Learning that Motown was cheating the group out of royalty payments (they were only making 2.8 percent out of all sales), Joe negotiated a new, lucrative deal with Epic Records, which offered to pay the group 20% per unit sold, over 18% more than what they were making with Motown. That was all it took for Joe to sign on the dotted line in 1975, and Gordy was furious.
Using the marriage to his daughter as leverage, Jermaine was forced to stay with Motown, and he was replaced by Randy Jackson. Gordy also launched a lawsuit against the group, citing breach of contract, which held up their deal with Epic for a year. Grody eventually dropped the lawsuit as long as they agreed to change their name, which Motown legally owned.
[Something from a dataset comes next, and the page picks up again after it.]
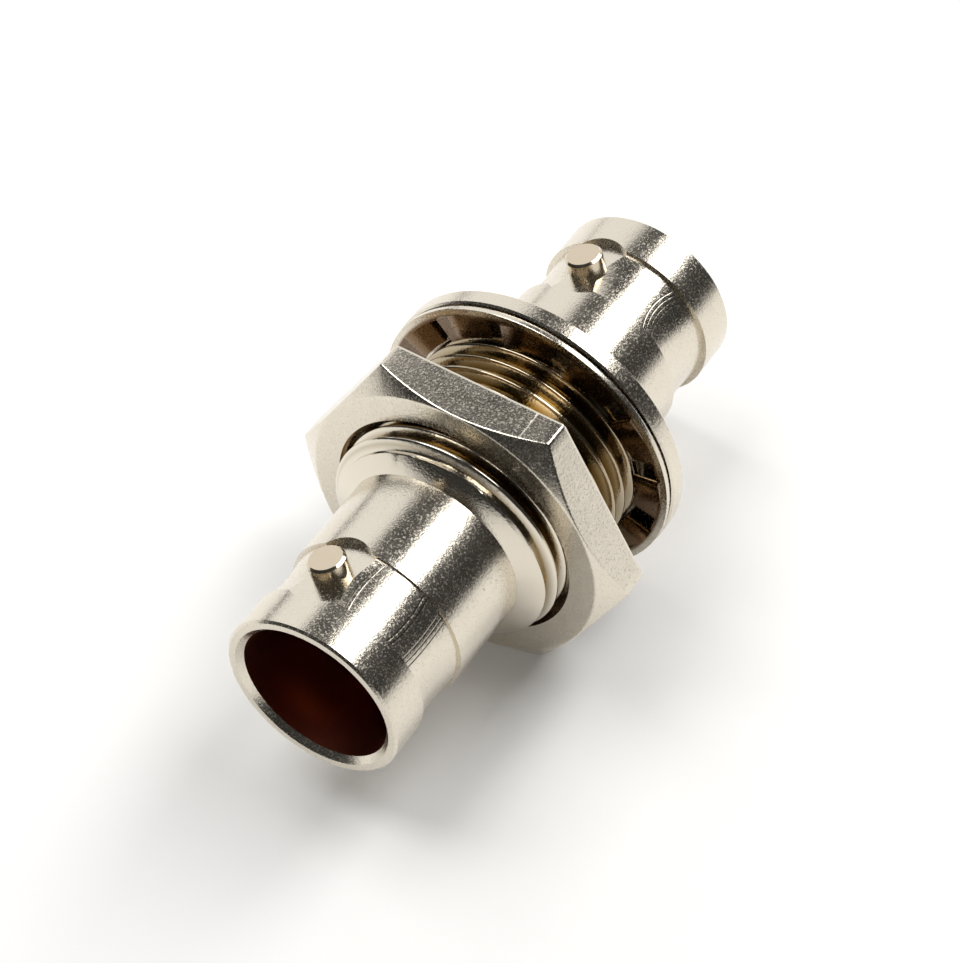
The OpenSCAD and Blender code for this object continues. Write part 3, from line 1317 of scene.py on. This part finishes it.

So, in 1976, the “Jackson 5” became “The Jacksons,” and they tailored their sound to fit the growing disco movement. Epic gave them full creative control over their material, something the group never enjoyed at Motown, and their self-titled Epic debut continued their commercial slide. But they rebounded in 1978 with the fantastic Destiny LP that produced the funky “Shake Your Body (Down to the Ground).”
The group had more hits between 1978 and 1981, but the brothers would find themselves overshadowed by Michael’s growing star power, which grew to epic proportions thanks to 1982’s Thriller LP, which is the second best-selling album of all-time. After trying to solider on, the remaining brothers simply couldn’t gain traction thanks to being completely overshadowed by Michael and baby sister Janet, who herself obtained superstar status by the late-‘80s, and in 1989, the group went on permanent hiatus.
It’s easy to make the argument that the Jackson 5 pointed the way for a lot of teen acts to follow, and without their success, there’s no telling where teen pop would be at today. Their success was as easy as ABC, and the brothers made it a whole lot easier for future teen sensations like Shawn Mendes and Justin Bieber to break it big on the charts.